Scott McNeill, “Scottsdale artist has a glow about him”, AZ Republic, Sept. 2008





Scottsdale artist dreams in color

by Erin Norris

Sept. 24, 2008

The Arizona Republic

Walking into the south Scottsdale home of artist Scott McNeill is like entering a dream world.

Vibrant colors radiate from fish and bird sculptures. An animated jungle hangs on the living room wall. Neon skulls are piled in cardboard boxes.

Turn out the lights, the room intensifies with the glow of art scattered about.

These are McNeill's latest creations.

McNeill has been a woodcarver for more than 15 years, a craft he learned after college as a Peace Corps Volunteer in Honduras.

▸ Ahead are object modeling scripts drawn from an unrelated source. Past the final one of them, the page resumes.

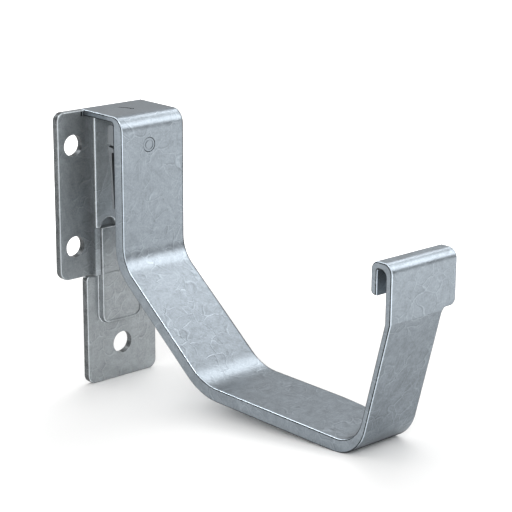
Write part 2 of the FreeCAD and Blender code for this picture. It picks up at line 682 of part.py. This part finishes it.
def make_leg_rivet():
    """A turned rivet on the Y axis of its own frame: flush head, shank, and a tail spread in the clip."""
    body = new_body("leg_rivet")
    half = new_sketch(body, "half_section", "XY_Plane")
    head = "rivet_head_diameter / 2"
    shank = "rivet_shank_diameter / 2"
    tail = "rivet_tail_diameter / 2"
    ring_inner = "rivet_ring_diameter / 2"
    ring_outer = ring_inner + " + rivet_ring_width"
    shoulder = "rivet_head_depth"
    grip = "bar_thickness + lug_thickness - rivet_tail_depth"
    add_polygon(half, [
        ("0", "0"),
        (ring_inner, "0"),
        (ring_inner, "rivet_ring_width / 2"),
        (ring_outer, "rivet_ring_width / 2"),
        (ring_outer, "0"),
        (head + " - rivet_edge_chamfer", "0"),
        (head, "rivet_edge_chamfer"),
        (head, shoulder),
        (shank, shoulder),
        (shank, grip),
        (tail, grip),
        (tail, "bar_thickness + lug_thickness"),
        ("0", "bar_thickness + lug_thickness"),
    ])
    turned = body.newObject("PartDesign::Revolution", "turned_rivet")
    turned.Profile = half
    turned.ReferenceAxis = (half, ["V_Axis"])
    turned.Angle = 360
    doc.recompute()
    body.setExpression("Placement.Base.x", expand(RIVET_ACROSS))
    body.setExpression("Placement.Base.y", expand(LEG_FACE))
    body.setExpression("Placement.Base.z", expand("- rivet_drop"))
    doc.recompute()
    return body


pieces = [make_strap(), make_upper_plate(), make_lower_plate(), make_spring_clip(), make_leg_rivet()]

for thing in doc.Objects:
    if "Invalid" in thing.State or "Error" in thing.State:
        raise RuntimeError("%s failed: %s" % (thing.Label, thing.State))
for piece in pieces:
    if piece.Shape.isNull() or not piece.Shape.isValid() or len(piece.Shape.Solids) != 1:
        raise RuntimeError("%s is not one valid solid" % piece.Label)

os.makedirs("parts", exist_ok=True)
for piece in pieces:
    piece.Shape.exportStep("parts/%s.step" % piece.Label)
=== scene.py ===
import math
import bpy
from mathutils import Matrix, Vector


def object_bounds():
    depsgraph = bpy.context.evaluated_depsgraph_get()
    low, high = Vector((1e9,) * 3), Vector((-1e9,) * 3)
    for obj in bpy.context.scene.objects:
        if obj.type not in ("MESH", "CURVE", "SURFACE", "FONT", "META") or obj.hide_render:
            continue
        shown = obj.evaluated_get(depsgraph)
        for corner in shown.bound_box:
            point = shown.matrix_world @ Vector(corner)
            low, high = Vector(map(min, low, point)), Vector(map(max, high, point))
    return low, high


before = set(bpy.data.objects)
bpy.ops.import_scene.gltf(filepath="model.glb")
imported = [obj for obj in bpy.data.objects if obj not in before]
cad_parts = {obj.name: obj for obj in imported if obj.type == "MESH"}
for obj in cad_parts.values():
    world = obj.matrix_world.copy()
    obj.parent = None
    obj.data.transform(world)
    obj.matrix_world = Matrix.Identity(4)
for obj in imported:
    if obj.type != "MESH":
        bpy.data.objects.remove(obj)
cad_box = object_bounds()

# Camera
# It stands out from the wall on the screw wing's side, a little above the flange, and looks at the bracket
# through a long lens, at the photograph's angle.
CAMERA_PLACE = Vector((-0.39455, -0.52006, 0.12770))
CAMERA_AZIMUTH = math.radians(42.15)
CAMERA_DIP = math.radians(16.18)
CAMERA_ROLL = math.radians(0.39)
SENSOR_WIDTH = 36.0
FOCAL_LENGTH = 119.83
CLIP_START = 0.01

camera_data = bpy.data.cameras.new("camera")
camera_data.sensor_width = SENSOR_WIDTH
camera_data.lens = FOCAL_LENGTH
camera_data.clip_start = CLIP_START
camera = bpy.data.objects.new("camera", camera_data)
bpy.context.scene.collection.objects.link(camera)
camera.matrix_world = (
    Matrix.Translation(CAMERA_PLACE)
    @ Matrix.Rotation(-CAMERA_AZIMUTH, 4, "Z")
    @ Matrix.Rotation(math.pi / 2 - CAMERA_DIP, 4, "X")
    @ Matrix.Rotation(CAMERA_ROLL, 4, "Z")
)
bpy.context.scene.camera = camera
bpy.context.scene.view_settings.view_transform = "Standard"

# Floor
# A sheet of pale paper that the bracket has been stood on, on the lower plate's foot and the front bend, so
# that it rises a little under the bracket and is level in front of it and behind it. Away from the bracket it
# is white to the eye and in the metal, and it keeps the shadow.
PAPER_COLOUR = (0.93, 0.93, 0.925, 1.0)
PAPER_ROUGHNESS = 0.9
PAPER_HALF = 6.0
# As places in y and z, the two lines of the bracket that rest on the paper
FOOT_EDGE = (-0.0028, -0.1114)
BEND_UNDERSIDE = (-0.1380, -0.0968)
RISE_FRONT = -0.20
RISE_BACK = 0.03
# The paper is lifted to white between these distances from a point in front of the bracket
LIFT_CENTRE = (-0.15, -0.05, -0.10)
LIFT_BEGINS = 0.26
LIFT_FULL = 0.38
LIFT = 0.80


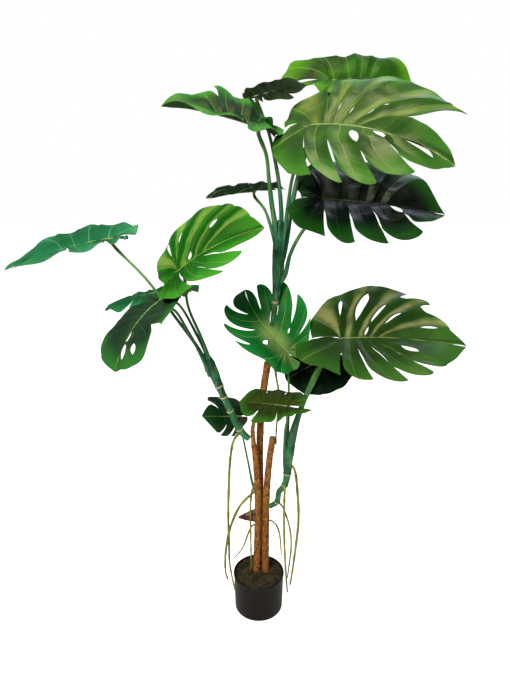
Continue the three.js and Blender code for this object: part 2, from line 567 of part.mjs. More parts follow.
/** The pot: a slightly tapered cup with a band round its mouth. */
function potGeometry() {
  const { height, footRadius, rimRadius, wall, floor, sides } = POT;
  const radiusAt = (z) => footRadius + ((rimRadius - RIM.stand - footRadius) * z) / (height - RIM.depth);
  return turned([
    [0, 0], [footRadius - 2, 0], [footRadius, 2], [radiusAt(height - RIM.depth), height - RIM.depth],
    [rimRadius, height - RIM.depth + 1.5], [rimRadius, height - 1], [rimRadius - 1, height],
    [rimRadius - wall - RIM.stand, height], [footRadius - wall, floor], [0, floor],
  ], sides);
}

/** The soil, which fills the pot up to just below the rim and rises a little towards the canes. */
function soilGeometry() {
  const { height, footRadius, rimRadius, wall, floor, sides } = POT;
  const slope = (rimRadius - RIM.stand - footRadius) / (height - floor);
  const fill = (z) => footRadius + slope * (z - floor) - wall - 2 * CLEARANCE;
  const top = height - SOIL.drop;
  return turned([
    [0, floor + CLEARANCE], [fill(floor), floor + CLEARANCE], [fill(top), top],
    [fill(top) * 0.5, top + SOIL.crown], [0, top + SOIL.crown],
  ], sides);
}

/** Bark relief: long ridges that wander round the cane, with worn collars. */
const bark = (share, angle) =>
  1 + BARK.ridge * Math.sin(3 * angle + 9 * share) + BARK.collar * Math.sin(46 * share) ** 8;

/** Swollen rings at the nodes of a green shoot. */
const nodes = (rings) => (share) =>
  1 + 0.16 * rings.reduce((sum, ring) => sum + Math.max(0, 1 - Math.abs(share - ring) / 0.03), 0);

/** The dry sheath: a tapering half tube that stands out of a slot in the cane. */
function drySheath(grow) {
  const { base, tip, halfHeight, hollow, thickness } = DRY_SHEATH;
  const end = vec(tip);
  const start = vec(base).addScaledVector(end.clone().sub(vec(base)).normalize(), -grow);
  const points = [];
  const triangles = [];
  const [long, round] = [5, 5];
  for (let i = 0; i <= long; i++)
    for (let j = 0; j <= round; j++) {
      const share = i / long;
      const width = 1 - 0.94 * share ** 1.4;
      const angle = (j / round - 0.5) * Math.PI;
      const point = start.clone().lerp(end, share);
      point.z += halfHeight * width * Math.sin(angle);
      point.y += (j % round === 0 ? grow : 0) - hollow * width * Math.cos(angle);
      points.push({ point, rib: 0 });
      if (i === 0 || j === 0) continue;
      const here = i * (round + 1) + j;
      const back = here - round - 1;
      triangles.push([back - 1, here - 1, here], [back - 1, here, back]);
    }
  return thicken({ points, triangles }, thickness + 2 * grow, 0);
}

solids.pot = [solidOf(potGeometry()), "pot"];
solids.soil = [solidOf(soilGeometry()), "soil"];
for (const [name, { path, radii, steps }] of Object.entries(CANES))
  solids[name] = [limb(path, radii, BARK.sides, steps, { relief: bark }), "bark"];
for (const [name, { path, radii, steps, rings }] of Object.entries(SHOOTS))
  solids[name] = [limb(path, radii, SHOOT_SIDES, steps, { relief: nodes(rings) }), "shoot"];

/** Stands a limb in what bears it: the bearer gets a hole of the limb's own shape, with clearance. */
function stand(bearer, path, radii, sides, steps) {
  const hole = limb(path, radii, sides, steps, { grow: CLEARANCE });
  solids[bearer][0] = solids[bearer][0].subtract(hole);
}

for (const [name, leaf] of Object.entries(LEAVES)) {
  const frame = frameOf(leaf);
  const path = petiolePath(leaf, frame);
  const radii = [...leaf.radii, leaf.radii.at(-1), leaf.radii.at(-1) * 1.15];
  const petiole = limb(path, radii, PETIOLE_SIDES, 8);
  stand(leaf.on, path, radii, PETIOLE_SIDES, 8);
  solids[name] = [thicken(bladeSheet(leaf, frame), BLADE.thickness, BLADE.ribDepth).add(petiole), "leaf"];
}

for (const [name, { from, radius, path }] of Object.entries(ROOTS)) {
  const radii = [radius, radius, radius * 0.9, radius * 0.6];
  const steps = 2 * path.length;
  solids[name] = [limb(path, radii, ROOT_SIDES, steps), "root"];
  stand(from, path, radii, ROOT_SIDES, steps);
  if (name === "root_into_soil") stand("soil", path, radii, ROOT_SIDES, steps);
}

for (const { path, radii, steps } of Object.values(CANES)) {
  const hole = limb(path, radii, BARK.sides, steps, { grow: CLEARANCE, relief: bark });
  solids.soil[0] = solids.soil[0].subtract(hole);
}
const FORKS = [
  ["shoot_left", "cane_front_left"],
  ["shoot_right", "cane_front_right"],
  ["stem_crown", "cane_rear"],
];
for (const [shoot, cane] of FORKS) {
  const { path, radii, steps, rings } = SHOOTS[shoot];
  const hole = limb(path, radii, SHOOT_SIDES, steps, { grow: CLEARANCE, relief: nodes(rings) });
  solids[cane][0] = solids[cane][0].subtract(hole);
}
solids.dry_sheath = [drySheath(0), "husk"];
solids.cane_front_left[0] = solids.cane_front_left[0].subtract(drySheath(CLEARANCE));
// The crown stem passes through a split of the centre leaf, which is open wide enough for it.
const STEM_AIR = 2;
const { path: crownPath, radii: crownRadii, steps: crownSteps } = SHOOTS.stem_crown;
solids.leaf_centre[0] = solids.leaf_centre[0].subtract(
  limb(crownPath, crownRadii, SHOOT_SIDES, crownSteps, { grow: STEM_AIR }));

for (const [name, [solid, kind]] of Object.entries(solids)) plant.add(meshOf(name, solid, kind));

export default plant;
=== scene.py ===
"""A tall monstera in a black nursery pot, dressed for its photograph.

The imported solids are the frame. Every piece here follows the same centrelines and blade formula as
the solid that it stands for, with far more points, so that veins, bark, rings and rims show.
Sizes are in millimetres and become metres where a mesh is made.
"""

import logging
import math
from dataclasses import dataclass, field
from enum import Enum
from typing import Callable, Optional, Sequence

import bpy
import numpy as np
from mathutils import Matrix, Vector, noise

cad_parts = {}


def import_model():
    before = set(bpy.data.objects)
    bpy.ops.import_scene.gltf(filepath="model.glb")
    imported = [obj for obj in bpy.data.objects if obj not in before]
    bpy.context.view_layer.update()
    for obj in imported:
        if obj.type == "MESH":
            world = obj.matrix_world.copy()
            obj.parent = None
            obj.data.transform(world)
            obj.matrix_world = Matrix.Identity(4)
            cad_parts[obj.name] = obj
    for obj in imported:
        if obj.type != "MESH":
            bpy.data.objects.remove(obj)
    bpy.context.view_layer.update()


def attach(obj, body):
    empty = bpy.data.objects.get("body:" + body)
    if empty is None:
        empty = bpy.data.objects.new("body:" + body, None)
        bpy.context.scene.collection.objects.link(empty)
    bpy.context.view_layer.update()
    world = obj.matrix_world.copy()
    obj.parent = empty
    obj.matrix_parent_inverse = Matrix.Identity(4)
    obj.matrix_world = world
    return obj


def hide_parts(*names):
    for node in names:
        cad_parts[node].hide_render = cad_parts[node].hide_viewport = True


LOG = logging.getLogger("monstera")
MM = 0.001
BODY = "root"
WELD_MM = 0.02
PATH_STEPS = 60
SHARE_MARKS = 160
LAMP_AIM = (0.0, 0.0, 1.1)

Piece = bpy.types.Object
Material = bpy.types.Material
Socket = bpy.types.NodeSocket
Array = np.ndarray
Point = Sequence[float]
Colour = tuple[float, float, float, float]


def colour(code: str) -> Colour:
    """A linear colour from a display colour code.

    Args:
        code: six hexadecimal digits, such as "2f6b25".

    Returns:
        Red, green, blue and alpha, linear.
    """
    parts = [int(code[i : i + 2], 16) / 255 for i in (0, 2, 4)]
    linear = [p / 12.92 if p <= 0.04045 else ((p + 0.055) / 1.055) ** 2.4 for p in parts]
    return (linear[0], linear[1], linear[2], 1.0)


def smooth(x: Array) -> Array:
    """A smooth step from 0 to 1 as x runs from 0 to 1."""
    x = np.clip(x, 0, 1)
    return x * x * (3 - 2 * x)


# ---- modelling helpers ----


def deselect() -> None:
    """Leaves object mode with nothing selected."""
    if bpy.context.object and bpy.context.object.mode != "OBJECT":
        bpy.ops.object.mode_set(mode="OBJECT")
    bpy.ops.object.select_all(action="DESELECT")


def activate(piece: Piece) -> None:
    """Makes one piece the only selected and the active one."""
    deselect()
    piece.select_set(True)
    bpy.context.view_layer.objects.active = piece


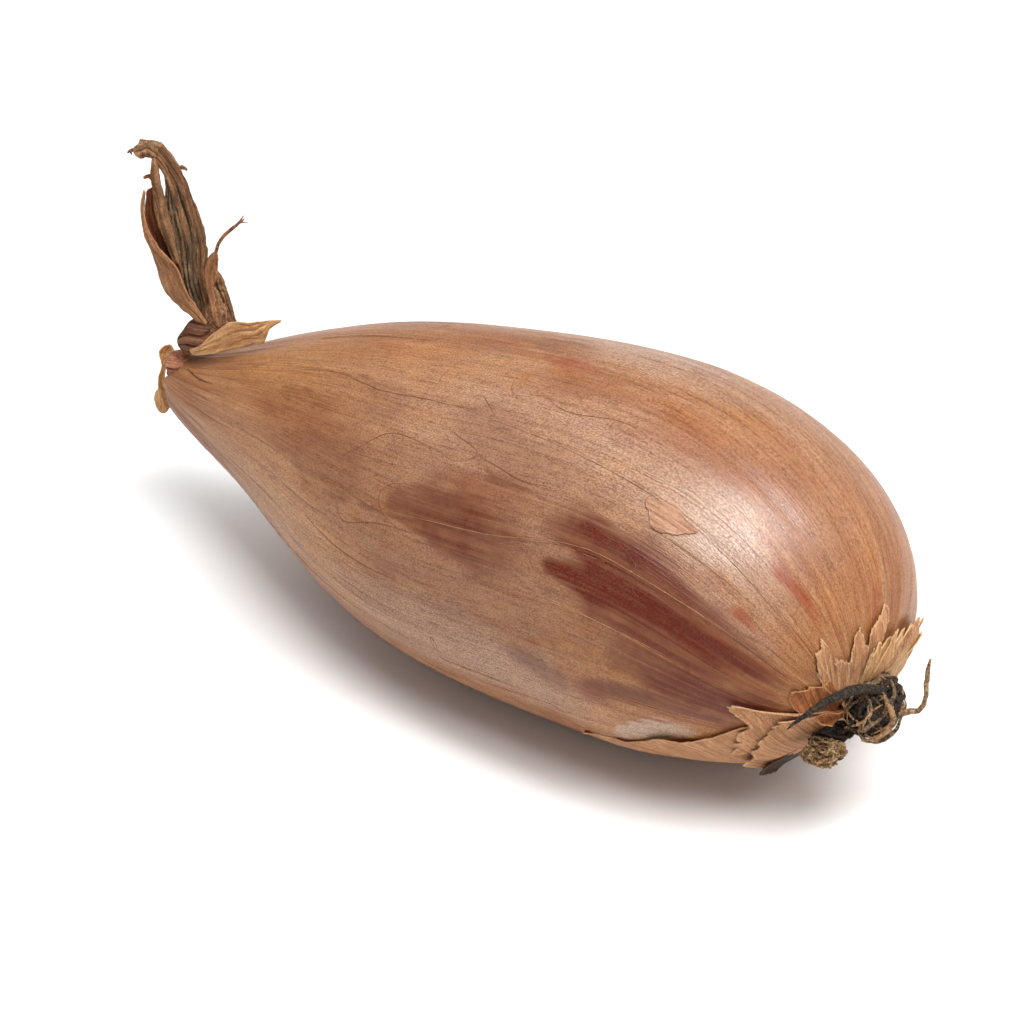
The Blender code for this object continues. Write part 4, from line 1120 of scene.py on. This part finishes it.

About four years ago, he started turning those woodcarvings into glow-in-the-dark masterpieces.

"It was an accident," McNeill said of his art. "I stumbled across this material on the Internet."

He produces the glow with strontium aluminate, a crystal-like material often used to illuminate the hands of watches. He mixes it with a resin and layers it until a solid sculpture is formed.

Because every layer of the sculpture contains the crystals, the result is an intense glow from within.

His luminescent art will be exhibited in "Way to Glow! Scott McNeill," beginning Oct. 3 at the Arizona Museum for Youth, 35 N. Robson St. in Mesa.

The pieces will be displayed in a darkened room, where the lights will come on and off periodically, said Latonya Smith, the community arts coordinator for the museum.

"They will actually be able to experience the art both in light and dark," she said. "That's captivating to the child and their imagination will be stimulated."

The process of making the glow-art takes several months and is often frustrating, McNeill said.

"Actually, I think I'm finished with the glow stuff," he said.

He said it was never really something he set out to do.

"I was just so intrigued with how cool it was that I had to keep going with it."

So what's next for McNeill?

He plans to continue with his multidimensional art, woodcarvings painted on both the flat background and the raised carvings. The effect is artwork with multiple dimensions - like two paintings in one combined with a sculpture.

The art reflects McNeill's philosophy that, "there is something bigger happening than we're aware of."

For now, though, the glow-art will take center stage.